The suspect in Sunday’s Q train murder on the Manhattan Bridge approaching Chinatown turned himself in at the 5th Precinct in downtown Manhattan Tuesday afternoon.
Police identified the man as 25-year-old Brooklynite Andrew Abdullah, who they believe fatally shot a fellow subway rider on Sunday.
The Prospect Lefferts Gardens resident allegedly shot Park Slope resident Daniel Enriquez in the chest while they were heading over the Manhattan Bridge toward Canal Street station on the morning of May 22.
He had been pacing up and down the last subway car muttering words to himself including “no phones,” said NYPD Chief of Detectives James Essig during a press conference at police headquarters Tuesday evening, adding that his motive remained unclear.
“That’s a big mystery in this one,” Essig said.
Abdullah allegedly fled out of the Chinatown stop, but was stopped by officers rushing to the shooting about a block-and-a-half away.
He handed over his ID, but cops let him go because he had taken off his hoodie and no longer matched the initial description.
“They stopped him, talked to him, asked him what he was doing, they were satisfied with the answers,” Essig said. “He had a different colored shirt on and he had a backpack. They radioed to the officers on the scene and it was a different description.”
“He leaves, when later we review the video from the train and we see that distinctive orange shirt, now we go back there, we retrieve more video, catching him taking off the hoodie and we’re able to put that together, we have his ID, that’s how we were able to identify him,” Essig continued.
Adbullah remained on the lam for two days, until his surrender Tuesday afternoon.
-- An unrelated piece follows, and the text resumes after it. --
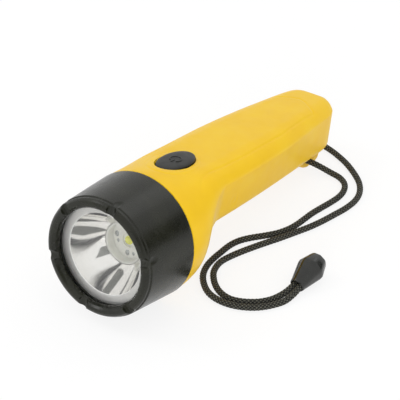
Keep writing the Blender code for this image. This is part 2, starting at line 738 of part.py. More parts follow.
def ball(name, size, location, turn, segments=12, rings=8):
    """A stretched ball: size is half its width, depth and height before it is turned about Y."""
    mesh = bpy.data.meshes.new(name)
    shape = bmesh.new()
    bmesh.ops.create_uvsphere(shape, u_segments=segments, v_segments=rings, radius=1)
    bmesh.ops.scale(shape, vec=size, verts=shape.verts)
    shape.to_mesh(mesh)
    shape.free()
    return place(bpy.data.objects.new(name, mesh), None, location=location, rotation=(0, turn, 0),
                 is_cutter=True)


def make_bezel():
    bezel = turned("bezel_ring", black_abs, bezel_profile(), steps=52, closed=True)
    half_pitch = thread_pitch / 2
    join(bezel, thread_bead("bezel_bead", thread_bore_radius - bead_sunk, -bead_start_y - half_pitch))
    rim_middle = (rim_flank_radius + lip_radius) / 2
    rim_half = (rim_flank_radius - lip_radius) / 2 + overrun
    for i in range(notch_count):
        angle = notch_turn + 2 * pi * i / notch_count
        groove_y = -bezel_length - notch_half_width + notch_depth
        spot = (rim_middle * sin(angle), groove_y, rim_middle * cos(angle))
        groove = (notch_half_width, notch_half_width, rim_half * sqrt(2))
        cut(bezel, ball("notch_%d" % (i + 1), groove, spot, angle))
        side_radius = bezel_front_radius + dimple_half_width - dimple_depth
        spot = (side_radius * sin(angle), -barrel_length, side_radius * cos(angle))
        hollow = (dimple_half_width, dimple_length, dimple_half_width)
        cut(bezel, ball("dimple_%d" % (i + 1), hollow, spot, angle))
    smooth(bezel)


# Head unit

def bowl_radius(y):
    """Radius of the reflector's parabola at a place along the axis."""
    share = (y + disc_y) / (flange_y + disc_y)
    return sqrt(blend(disc_radius ** 2, mouth_radius ** 2, share))


def make_head_unit():
    lens_radius = bezel_bore_radius - lens_gap
    turned("lens", clear_pc, disc(lens_radius, lens_front_y, lens_back_y))
    gasket_front = lens_back_y + seat_gap
    turned("lens_gasket", black_rubber,
           ring(lens_radius - gasket_width, lens_radius, gasket_front, gasket_front + gasket_thickness),
           closed=True)

    bowl_steps = 5
    bowl_y = [blend(flange_y, -disc_y, i / bowl_steps) for i in range(bowl_steps + 1)]
    inside = [(bowl_radius(y), y) for y in bowl_y]
    wall_y = [blend(flange_y + reflector_wall, -disc_y, i / bowl_steps) for i in range(bowl_steps + 1)]
    outside = [(bowl_radius(y - reflector_wall) + reflector_wall, y) for y in wall_y[:-1]]
    collar_outer = disc_radius + collar_wall
    skirt_inner = skirt_radius - skirt_wall
    profile = [(skirt_radius, skirt_end_y), (skirt_radius, flange_y)] + inside
    profile += [(disc_radius, collar_end_y), (collar_outer, collar_end_y)]
    profile += [(collar_outer, -disc_y + collar_wall)]
    profile += list(reversed(outside))
    profile += [(skirt_inner, flange_y + reflector_wall), (skirt_inner, skirt_end_y)]
    reflector = turned("reflector", mirror_coat, profile, closed=True)
    smooth(reflector)

    turned("led_board", white_board, disc(board_radius, board_front_y, board_front_y + board_thickness),
           steps=32)
    ring_back_y = board_front_y - seat_gap
    spacer_radius = disc_radius - seat_gap
    turned("led_spacer", white_nylon, ring(spacer_radius - spacer_wall, spacer_radius, -disc_y, ring_back_y),
           steps=32, closed=True)
    turned("led_ring", white_nylon,
           ring(lamp_ring_inner, lamp_ring_outer, ring_back_y - lamp_ring_height, ring_back_y),
           steps=24, closed=True)
    dome_steps = 4
    dome_base = ring_back_y - emitter_base
    turns = [pi / 2 * i / dome_steps for i in range(dome_steps)]
    dome = [(dome_radius * cos(turn), dome_base - dome_radius * sin(turn)) for turn in turns]
    turned("led_emitter", phosphor,
           [(0, ring_back_y), (emitter_radius, ring_back_y), (emitter_radius, dome_base)] + dome
           + [(0, dome_base - dome_radius)], steps=20)
    sink = turned("heat_sink", aluminium,
           [(0, sink_y + sink_flange + sink_boss), (sink_boss_radius, sink_y + sink_flange + sink_boss),
            (sink_boss_radius, sink_y + sink_flange), (sink_flange_radius, sink_y + sink_flange),
            (sink_flange_radius, sink_y), (0, sink_y)],
           steps=32)
    return sink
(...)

The handover to the authorities was initially being negotiated by his lawyers with the Legal Aid Society and Bishop Lamor Miller-Whitehead, a pastor for Abdullah’s family and former candidate for Brooklyn Borough President, who told Mayor Eric Adams in the lead up to the arrest that Abdullah wanted to turn himself in.
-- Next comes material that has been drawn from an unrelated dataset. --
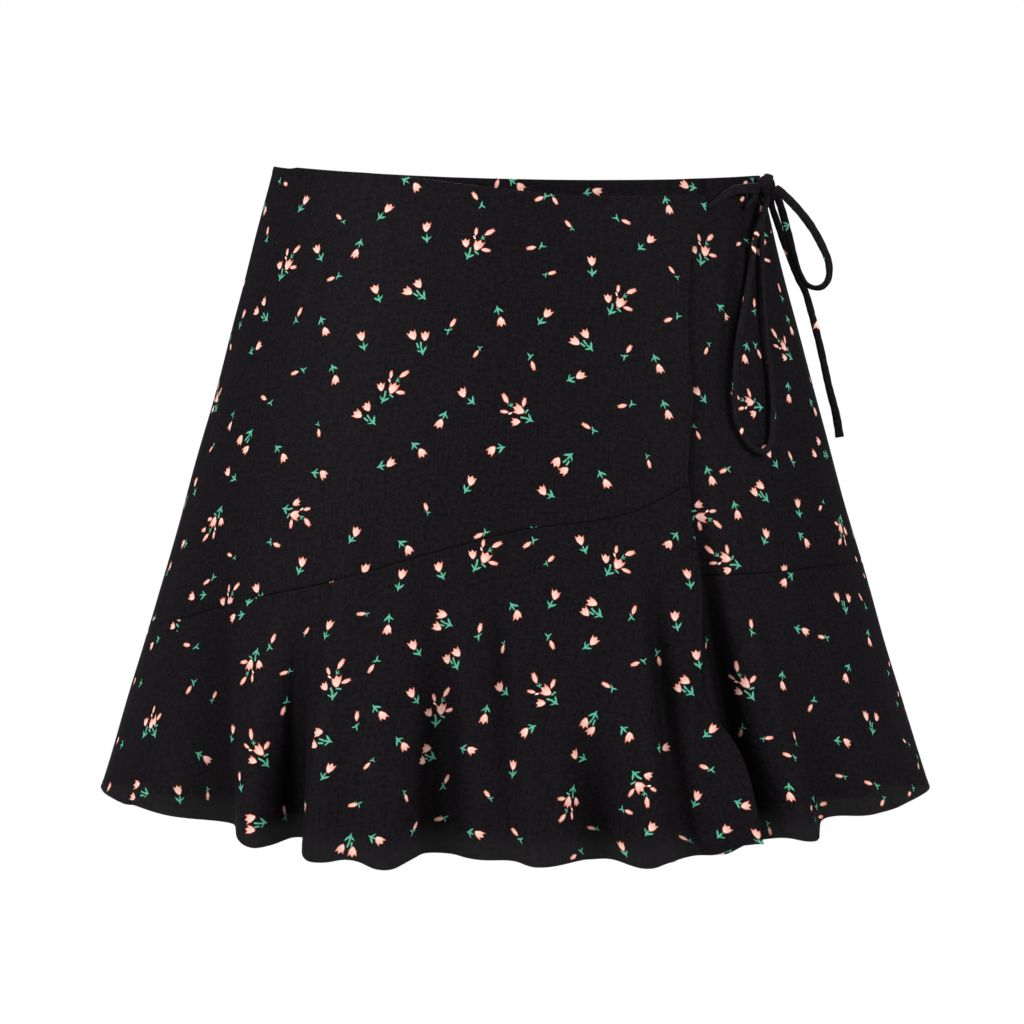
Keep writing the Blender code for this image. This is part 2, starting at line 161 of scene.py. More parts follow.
FOLD_SWING = 0.1
RIPPLE_LOW = 0.00045
RIPPLE_HIGH = 0.0003


def smooth_step(value):
    held = np.clip(value, 0.0, 1.0)
    return held * held * (3.0 - 2.0 * held)


def table_curve(rows, place, column=1):
    """A table's column, read along a smooth curve through its rows, by its first column."""
    xs = np.array([row[0] for row in rows])
    ys = np.array([row[column] for row in rows])
    slopes = np.gradient(ys, xs)
    held = np.clip(place, xs[0], xs[-1])
    index = np.clip(np.searchsorted(xs, held) - 1, 0, len(xs) - 2)
    step = xs[index + 1] - xs[index]
    t = (held - xs[index]) / step
    start = (1.0 + 2.0 * t) * (1.0 - t) ** 2 * ys[index]
    end = t * t * (3.0 - 2.0 * t) * ys[index + 1]
    leave = t * (1.0 - t) ** 2 * step * slopes[index]
    arrive = t * t * (t - 1.0) * step * slopes[index + 1]
    return start + end + leave + arrive


def through_levels(drop, size):
    """The parabola of one size through the waist, hip and hem levels."""
    total = 0.0
    levels = (WAIST, HIP, HEM)
    for level in levels:
        weight = 1.0
        for other in levels:
            if other is not level:
                weight = weight * (drop - other.drop) / (level.drop - other.drop)
        total = total + weight * getattr(level, size)
    return total


def half_axes(angle, drop):
    front = through_levels(drop, "front_depth")
    back = through_levels(drop, "back_depth")
    facing_front = np.cos(np.radians(angle)) >= 0.0
    return through_levels(drop, "half_width"), np.where(facing_front, front, back)


def arc_rate(angle, drop):
    """Metres round the body for each degree."""
    width, depth = half_axes(angle, drop)
    turn = np.radians(angle)
    return np.radians(np.hypot(width * np.cos(turn), depth * np.sin(turn)))


def on_body(angle, drop, push):
    """Points of the body's surface, moved straight out from it by push."""
    width, depth = half_axes(angle, drop)
    turn = np.radians(angle)
    out_x = depth * np.sin(turn)
    out_y = -width * np.cos(turn)
    scale = push / np.hypot(out_x, out_y)
    x = width * np.sin(turn) + out_x * scale
    y = -depth * np.cos(turn) + out_y * scale
    return np.stack(np.broadcast_arrays(x, y, -drop + 0.0 * x), axis=-1)


def fold_place(fold, angle, drop):
    """The share of the way down a fold, and the turn across it, from -pi to pi between its feet."""
    along = (drop - fold.start_drop) / (fold.end_drop - fold.start_drop)
    held = np.clip(along, 0.0, 1.0)
    centre = fold.end_angle + (fold.start_angle - fold.end_angle) * (1.0 - held) ** fold.bend
    away = (angle - centre + 180.0) % 360.0 - 180.0
    across = away * arc_rate(angle, drop)
    width = np.where(across < 0.0, fold.left, fold.right)
    width = width * (NARROW_AT_START + (1.0 - NARROW_AT_START) * held)
    return held, np.pi * np.clip(across / width, -1.0, 1.0)


def fold_reach(fold, angle, drop):
    """How much of a fold's push is felt at a place, from 0 to 1."""
    held, turn = fold_place(fold, angle, drop)
    rising = smooth_step(held / fold.peak) ** FOLD_LATENESS
    past = (held - fold.peak) / (1.0 - fold.peak + 1e-6)
    depth = np.where(held < fold.peak, rising, 1.0 - (1.0 - fold.tail) * smooth_step(past))
    return depth * (0.5 * (1.0 + np.cos(turn)))


def folds_push(folds, angle, drop):
    return sum(fold.push * fold_reach(fold, angle, drop) for fold in folds)


def fold_swing(fold, angle, drop):
    """How far a fold's walls lean over its trough or off its ridge, in metres round the body."""
    held, turn = fold_place(fold, angle, drop)
    lean = np.sin(2.0 * turn) * np.cos(0.5 * turn) ** 2
    return FOLD_SWING * abs(fold.push) * smooth_step(held * 1.4) * lean


def draped(angle, drop, push):
    """Points of the hanging cloth, its folds' walls leaning as soft cloth does."""
    swing = sum(fold_swing(fold, angle, drop) for fold in SHARED_FOLDS)
    return on_body(angle + swing / arc_rate(angle, drop), drop, push(angle, drop))


def ripple(angle, drop):
    """The slight unevenness of soft cloth that hangs free."""
    turn = np.radians(angle)
    low = np.sin(9.0 * turn + 31.0 * drop + 0.7) * np.sin(23.0 * drop - 4.0 * turn + 0.4)
    high = np.sin(21.0 * turn - 47.0 * drop + 2.1) * np.sin(13.0 * turn + 39.0 * drop)
    return RIPPLE_LOW * low + RIPPLE_HIGH * high


def shared_push(angle, drop):
    return folds_push(SHARED_FOLDS, angle, drop) + ripple(angle, drop)


def wrap_push(angle, drop):
    """The wrap lies over the underlap, and its free edge lifts off it towards the hem."""
    over = LAP_GAP * smooth_step((angle - LEFT_SIDE) / GAP_DEGREES)
    return shared_push(angle, drop) + over + folds_push((EDGE_LIFT,), angle, drop)


def underlap_push(angle, drop):
    """Under the wrap the underlap lies a little further in, and it drags in towards the bow."""
    edge = table_curve(WRAP_EDGE, drop)
    inset = LAP_INSET * smooth_step((edge - angle - INSET_START) / INSET_DEGREES)
    return shared_push(angle, drop) - inset + folds_push(UNDERLAP_FOLDS, angle, drop)


def waist_drop(angle):
    turn = np.radians(angle)
    dip = WAIST_DIP * np.maximum(np.cos(turn), 0.0) ** DIP_SHARPNESS
    return dip + WAIST_TILT * np.sin(turn)


def wrap_top_drop(angle):
    droop = (angle - DROOP_START) / (DROOP_END - DROOP_START)
    return waist_drop(angle) + WRAP_DROOP * smooth_step(droop)


def hem_drop(angle):
    """The hem hangs lowest in the middle of the front and back, and dips at each fold."""
    drop = HEM_SIDE_DROP + HEM_FRONT_EXTRA * np.cos(np.radians(angle)) ** 2
    folds = SHARED_FOLDS + (EDGE_LIFT,)
    return drop + sum(fold.dip * fold_reach(fold, angle, fold.end_drop) for fold in folds)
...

“He was very in support of this young man turning himself in, because Mayor Adams is cleaning this city up, and to hear that the alleged person who did the crime is willing to turn himself in, he was glad to hear this,” Miller-Whitehead told reporters outside the precinct Tuesday.
Adams once described himself as a mentor to Miller-Whitehead, whose father Arthur Miller was choked to death by police officers in Crown Heights in 1978.
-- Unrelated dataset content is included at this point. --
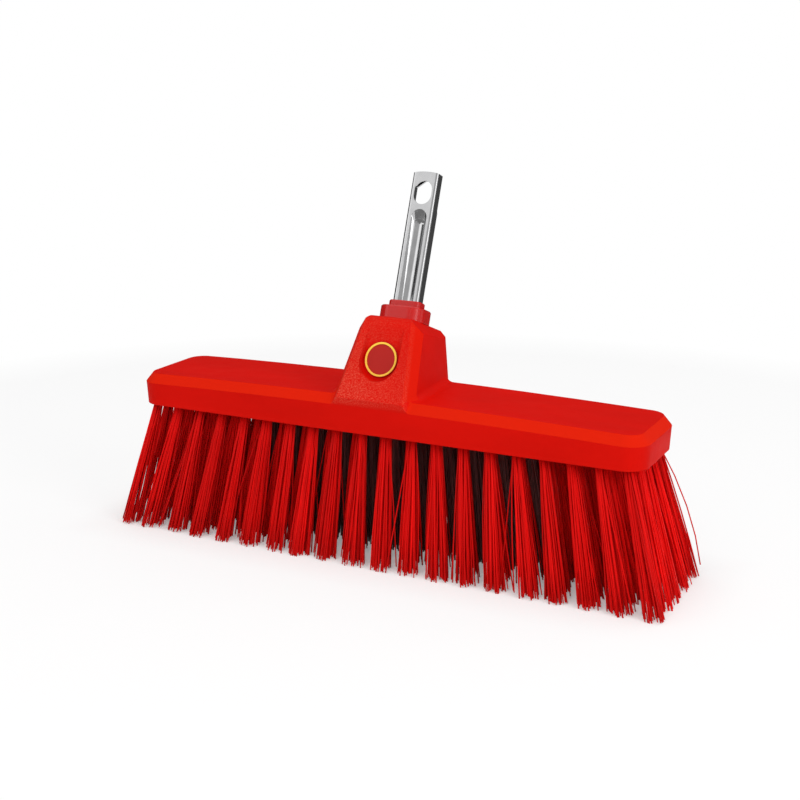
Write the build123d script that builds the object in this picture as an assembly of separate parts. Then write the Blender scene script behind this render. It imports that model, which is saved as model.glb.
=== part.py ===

But law enforcement officials ambushed Abdullah outside the Legal Aid Society’s Manhattan office, despite them working with the city to turn him in, according to Miller-Whitehead and the non-profit legal organization.
“Before Andrew Abdullah could voluntarily surrender himself to the local precinct, he was needlessly ambushed out front of our Manhattan Trial Office by law enforcement, denied of his opportunity to first consult with counsel,” the Legal Aid Society wrote in a statement. “Since last night, we have been actively speaking with the New York Police Department and the New York County District Attorney’s Office to negotiate his surrender, and what transpired today was completely inappropriate and unwarranted given those conversations.”
NYPD’s Chief Essig said they had heard by Tuesday morning that he was going to turn himself in, but law enforcement decided to nab him outside the Legal Aid Society’s Lower Manhattan offices.
“We received word this morning that he was going to turn himself in. He was given ample time to turn himself in and Regional [Task Force] found him in front of 49 Thomas [Street],” Essig said.
Enriquez’s slaying was yet another shocking attack on transit riders in the early months of Mayor Adams’s administration.
The 48-year-old Goldman Sachs employee had been en route to brunch and took the train to avoid Uber’s steep prices, according to reports.
“Thanks to the good work of the men and women and our partners in law enforcement, we got him and we got him in a way that he could not cause more injuries to New Yorkers,” Mayor Adams said during the evening briefing at One Police Plaza.
“Daniel was shot in his heart, we feel it in our hearts. We lost a fellow New Yorker, one of the good guys,” Hizzoner added.